After dinner on Monday, I looked directly at my mother-in-law and said, “I’m taking this bottle of wine upstairs so I can fold those six baskets of laundry and catch-up on bad reality TV. If you hear me yelling at the television, turn a blind eye…or ear, for that matter.

She laughed, and I went on my way to tackle the laundry.

Up for review, that night, was the Real Housewives of New Jersey. (Yes, I said bad reality TV!)

Episode 19 involved the Gorgas and Giudice’s getting together for a family portrait.

Check them out, following our multigenerational nest’s lead in capturing the family together.

As chaotic as my own family’s attempt at capturing the best shot had been, I expected the Gorga/Giudice family to have a better time with this task because they have handlers, stylists, and make-up artists on hand.

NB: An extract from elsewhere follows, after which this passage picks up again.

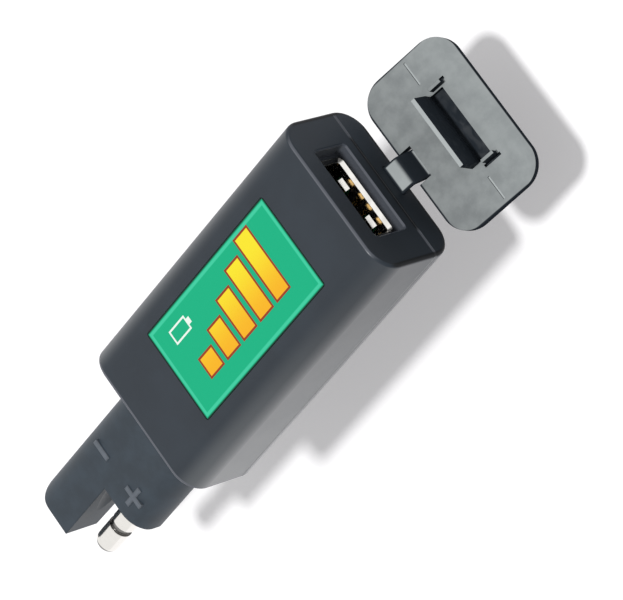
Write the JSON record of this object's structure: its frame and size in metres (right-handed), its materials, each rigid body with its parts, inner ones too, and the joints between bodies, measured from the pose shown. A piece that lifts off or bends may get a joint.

Being that it was reality TV, at its most dramatic, the lovely notion of the grandparents being able to observe and celebrate their family lineage was upstaged by family infighting, silly competitions overly spray tanned bodies, a recovering granddad with vision challenges, and the Jersey faux pas of sharing of a stylist.

Tisk tisk.

The redeeming factors of this episode were the family bonding that took place over the meal, and a beautiful family portrait capturing a familiar clan that should:

  • appreciate the diversity that comes with being in a family;
  • celebrate the abundance of grandchildren and cousins;
  • acknowledge there is enough space for all types of successes;
  • be able to spread love without being quid pro quo;
  • and enjoy the time they have together as a family, because in the end that’s all we have.